### Exercise goal:
Make an exact copy of all the data.

### Supplied material:
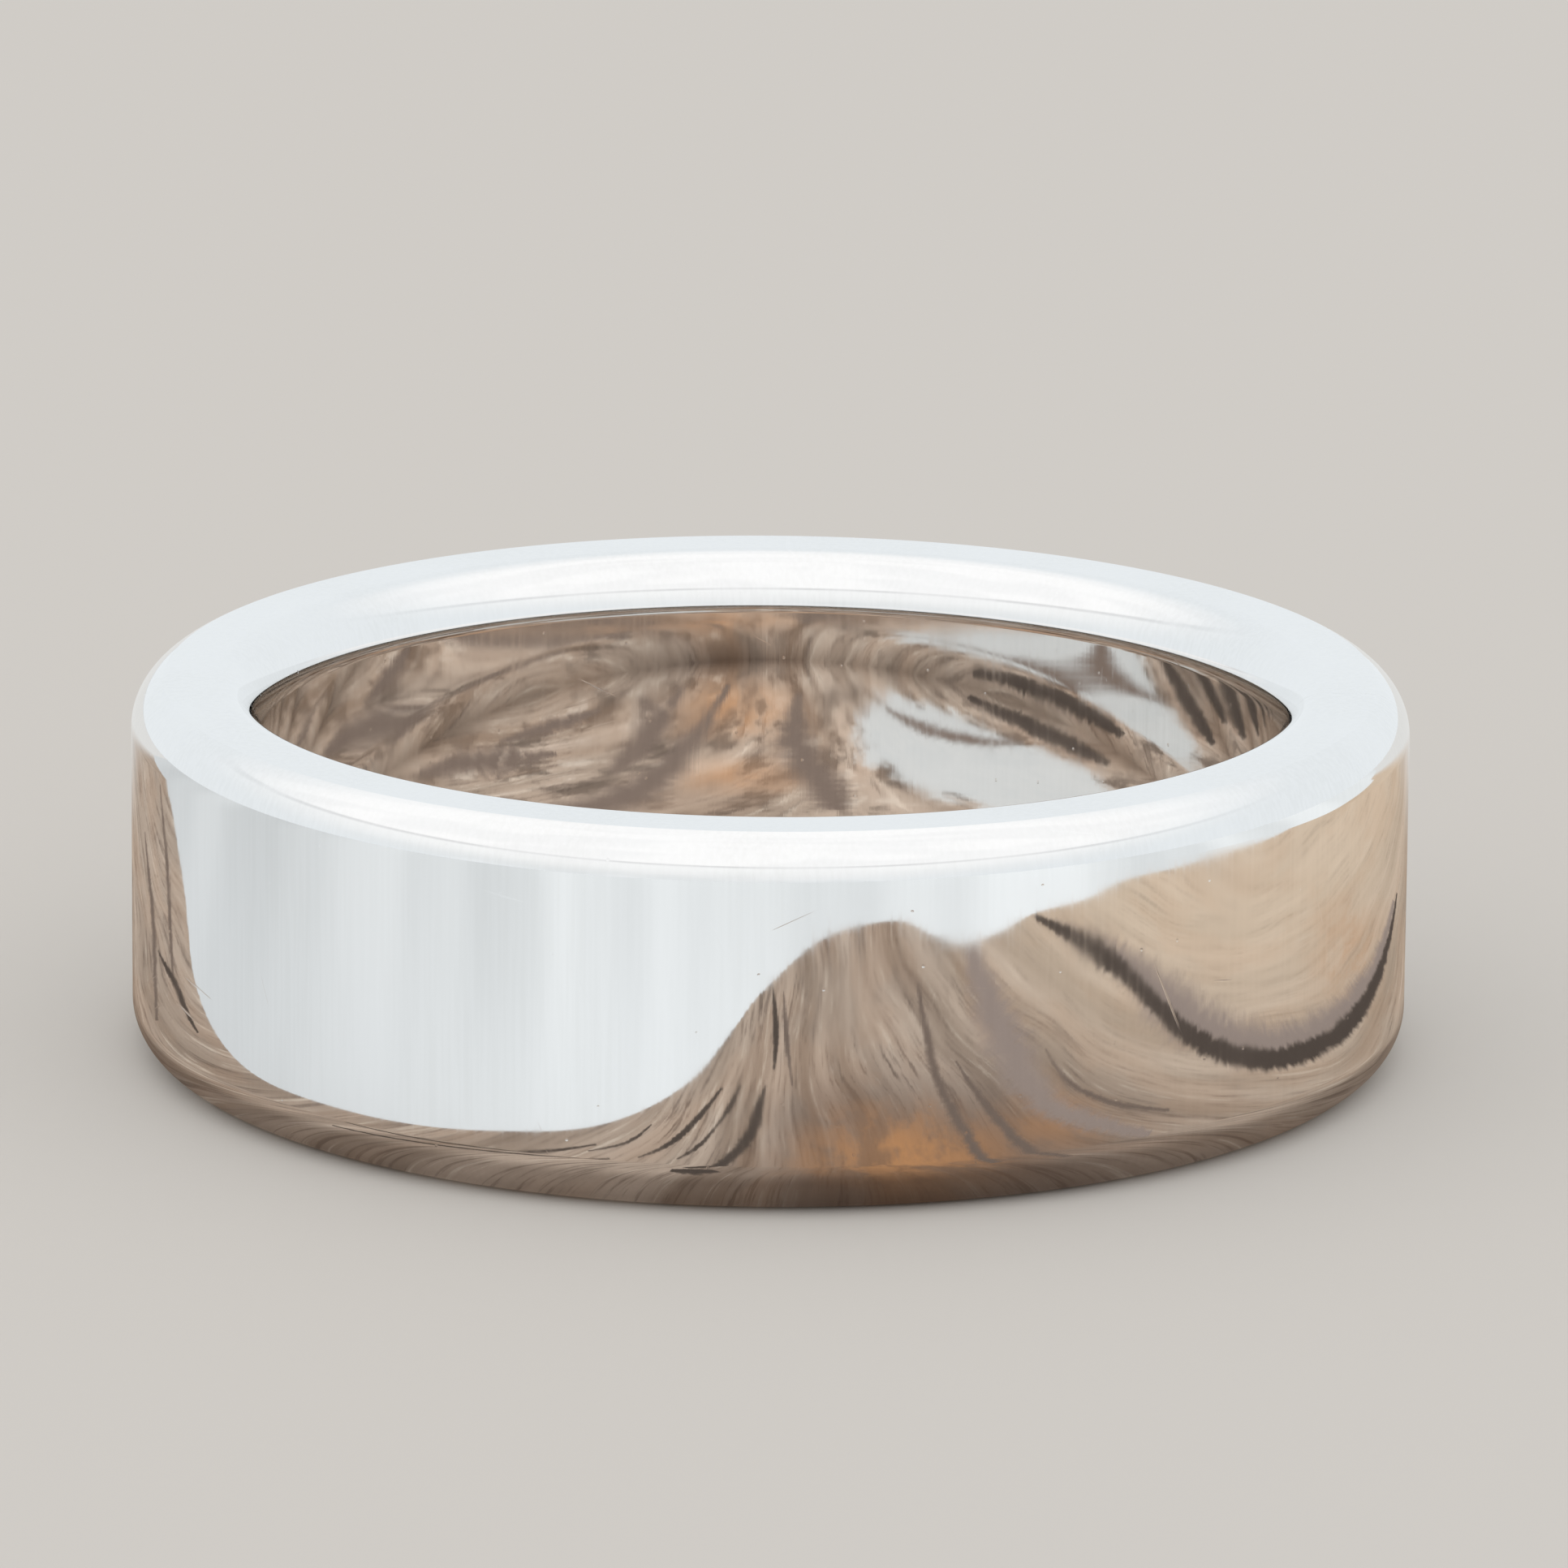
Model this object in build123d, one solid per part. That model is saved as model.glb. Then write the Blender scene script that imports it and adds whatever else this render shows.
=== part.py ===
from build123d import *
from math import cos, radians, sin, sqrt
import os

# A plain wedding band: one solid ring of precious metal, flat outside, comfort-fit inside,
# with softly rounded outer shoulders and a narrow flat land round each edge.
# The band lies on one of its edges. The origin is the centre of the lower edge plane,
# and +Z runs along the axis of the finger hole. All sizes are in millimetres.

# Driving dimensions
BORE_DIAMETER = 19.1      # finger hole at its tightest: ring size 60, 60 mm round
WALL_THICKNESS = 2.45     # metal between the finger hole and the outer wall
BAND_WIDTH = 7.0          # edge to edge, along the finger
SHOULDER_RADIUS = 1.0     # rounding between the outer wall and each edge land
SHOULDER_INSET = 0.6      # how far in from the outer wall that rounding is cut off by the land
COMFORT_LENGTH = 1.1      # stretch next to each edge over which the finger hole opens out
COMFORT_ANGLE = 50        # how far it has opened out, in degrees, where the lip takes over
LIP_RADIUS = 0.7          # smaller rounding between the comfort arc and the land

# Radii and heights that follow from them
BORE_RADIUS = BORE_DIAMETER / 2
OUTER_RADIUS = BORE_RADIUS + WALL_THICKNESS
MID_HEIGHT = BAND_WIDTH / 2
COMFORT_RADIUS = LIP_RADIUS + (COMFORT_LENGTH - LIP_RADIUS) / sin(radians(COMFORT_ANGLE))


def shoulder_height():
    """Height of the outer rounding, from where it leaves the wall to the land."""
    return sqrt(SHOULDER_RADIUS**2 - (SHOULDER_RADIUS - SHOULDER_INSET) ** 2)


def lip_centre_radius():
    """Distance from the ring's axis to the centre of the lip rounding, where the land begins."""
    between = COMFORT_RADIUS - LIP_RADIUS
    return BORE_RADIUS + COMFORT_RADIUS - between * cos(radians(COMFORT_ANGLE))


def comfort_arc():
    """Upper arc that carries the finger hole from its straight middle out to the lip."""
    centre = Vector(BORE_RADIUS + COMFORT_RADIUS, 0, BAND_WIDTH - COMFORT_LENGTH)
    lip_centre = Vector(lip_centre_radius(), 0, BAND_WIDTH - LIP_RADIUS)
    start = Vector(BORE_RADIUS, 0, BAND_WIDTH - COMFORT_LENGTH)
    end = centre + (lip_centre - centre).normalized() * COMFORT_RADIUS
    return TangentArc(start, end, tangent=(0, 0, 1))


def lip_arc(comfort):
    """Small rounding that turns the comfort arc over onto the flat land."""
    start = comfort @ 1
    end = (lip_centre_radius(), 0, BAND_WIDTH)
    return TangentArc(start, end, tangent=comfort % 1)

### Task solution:
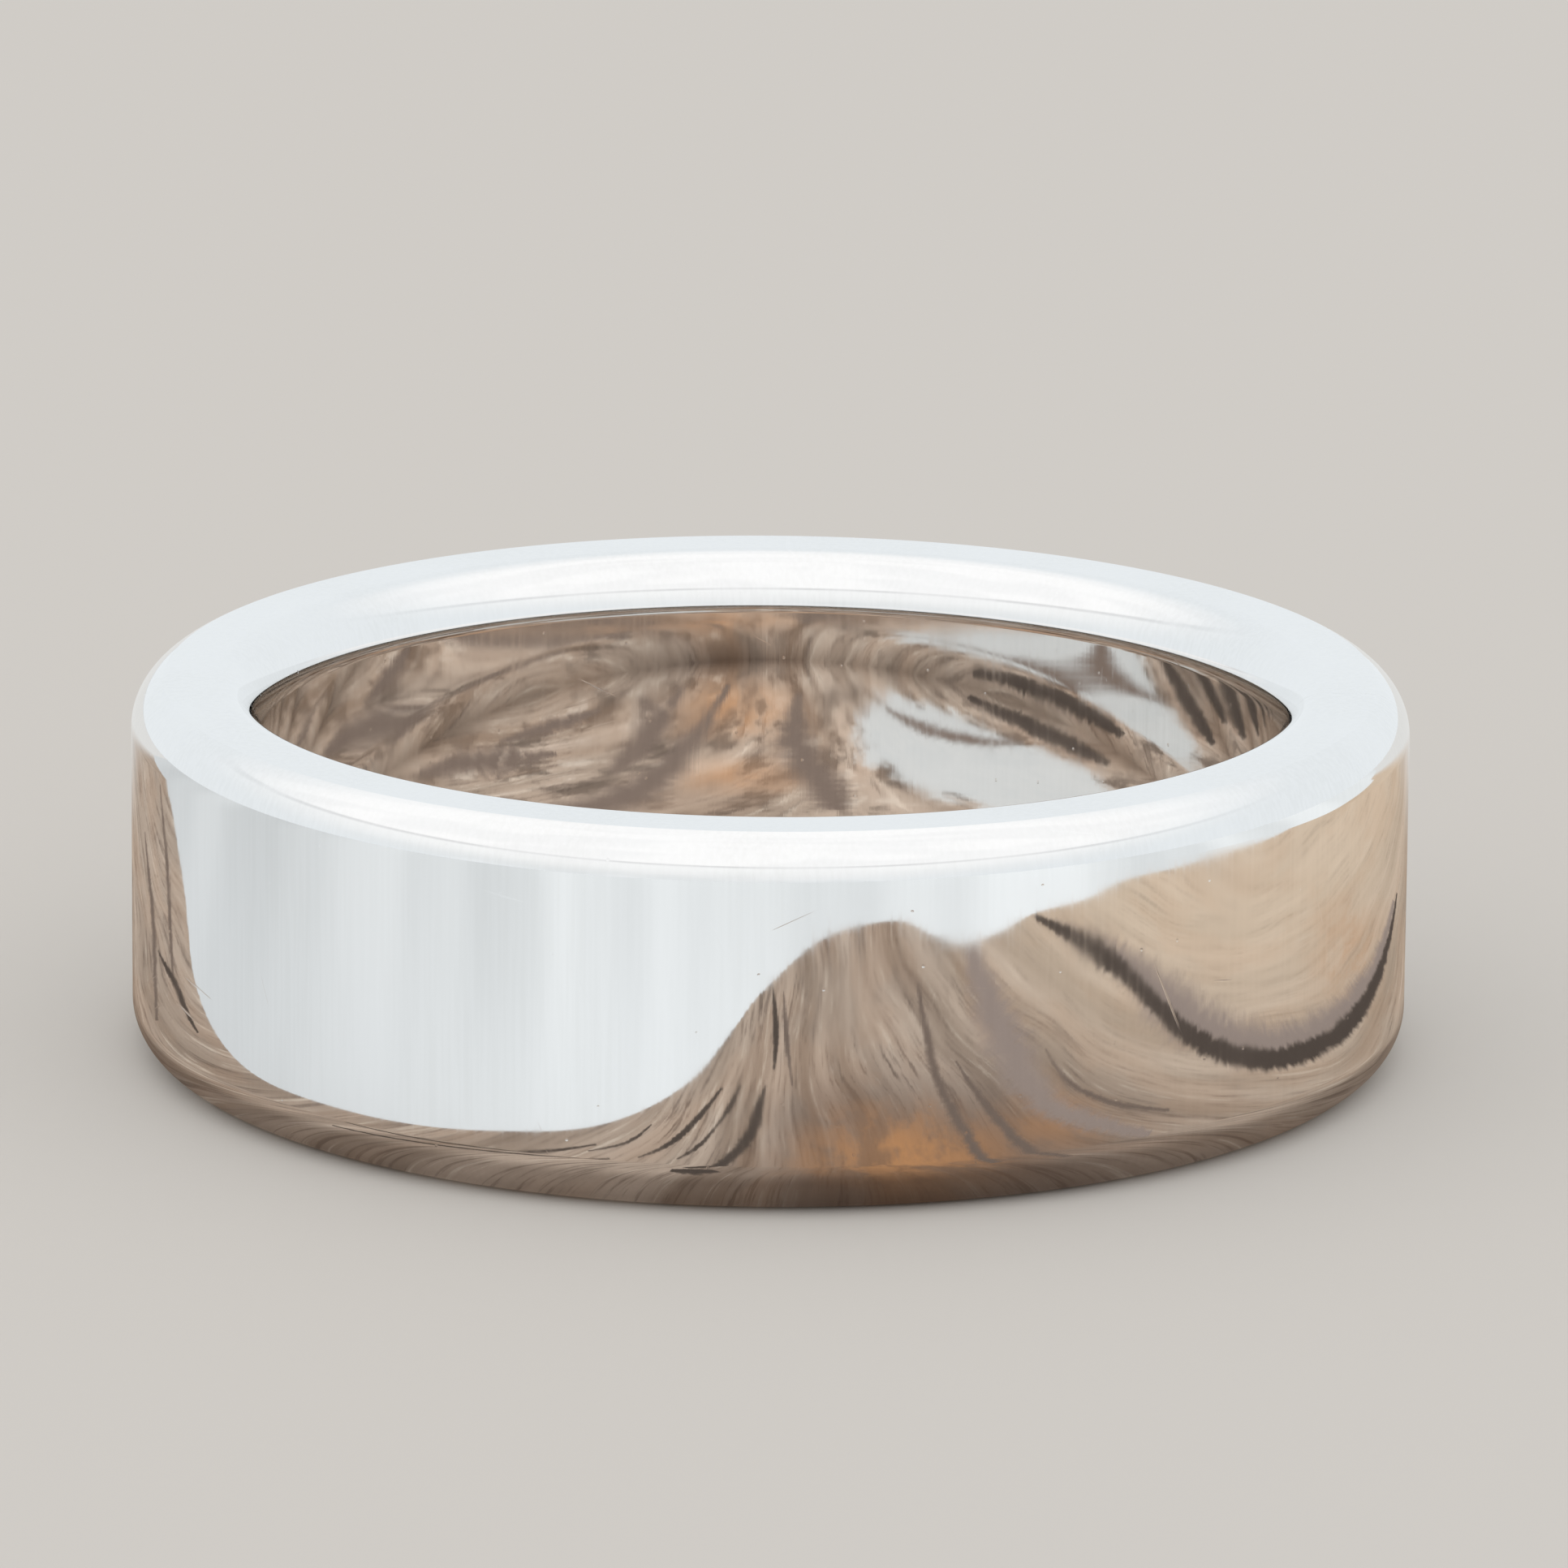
Model this object in build123d, one solid per part. That model is saved as model.glb. Then write the Blender scene script that imports it and adds whatever else this render shows.
=== part.py ===
from build123d import *
from math import cos, radians, sin, sqrt
import os

# A plain wedding band: one solid ring of precious metal, flat outside, comfort-fit inside,
# with softly rounded outer shoulders and a narrow flat land round each edge.
# The band lies on one of its edges. The origin is the centre of the lower edge plane,
# and +Z runs along the axis of the finger hole. All sizes are in millimetres.

# Driving dimensions
BORE_DIAMETER = 19.1      # finger hole at its tightest: ring size 60, 60 mm round
WALL_THICKNESS = 2.45     # metal between the finger hole and the outer wall
BAND_WIDTH = 7.0          # edge to edge, along the finger
SHOULDER_RADIUS = 1.0     # rounding between the outer wall and each edge land
SHOULDER_INSET = 0.6      # how far in from the outer wall that rounding is cut off by the land
COMFORT_LENGTH = 1.1      # stretch next to each edge over which the finger hole opens out
COMFORT_ANGLE = 50        # how far it has opened out, in degrees, where the lip takes over
LIP_RADIUS = 0.7          # smaller rounding between the comfort arc and the land

# Radii and heights that follow from them
BORE_RADIUS = BORE_DIAMETER / 2
OUTER_RADIUS = BORE_RADIUS + WALL_THICKNESS
MID_HEIGHT = BAND_WIDTH / 2
COMFORT_RADIUS = LIP_RADIUS + (COMFORT_LENGTH - LIP_RADIUS) / sin(radians(COMFORT_ANGLE))


def shoulder_height():
    """Height of the outer rounding, from where it leaves the wall to the land."""
    return sqrt(SHOULDER_RADIUS**2 - (SHOULDER_RADIUS - SHOULDER_INSET) ** 2)


def lip_centre_radius():
    """Distance from the ring's axis to the centre of the lip rounding, where the land begins."""
    between = COMFORT_RADIUS - LIP_RADIUS
    return BORE_RADIUS + COMFORT_RADIUS - between * cos(radians(COMFORT_ANGLE))


def comfort_arc():
    """Upper arc that carries the finger hole from its straight middle out to the lip."""
    centre = Vector(BORE_RADIUS + COMFORT_RADIUS, 0, BAND_WIDTH - COMFORT_LENGTH)
    lip_centre = Vector(lip_centre_radius(), 0, BAND_WIDTH - LIP_RADIUS)
    start = Vector(BORE_RADIUS, 0, BAND_WIDTH - COMFORT_LENGTH)
    end = centre + (lip_centre - centre).normalized() * COMFORT_RADIUS
    return TangentArc(start, end, tangent=(0, 0, 1))


def lip_arc(comfort):
    """Small rounding that turns the comfort arc over onto the flat land."""
    start = comfort @ 1
    end = (lip_centre_radius(), 0, BAND_WIDTH)
    return TangentArc(start, end, tangent=comfort % 1)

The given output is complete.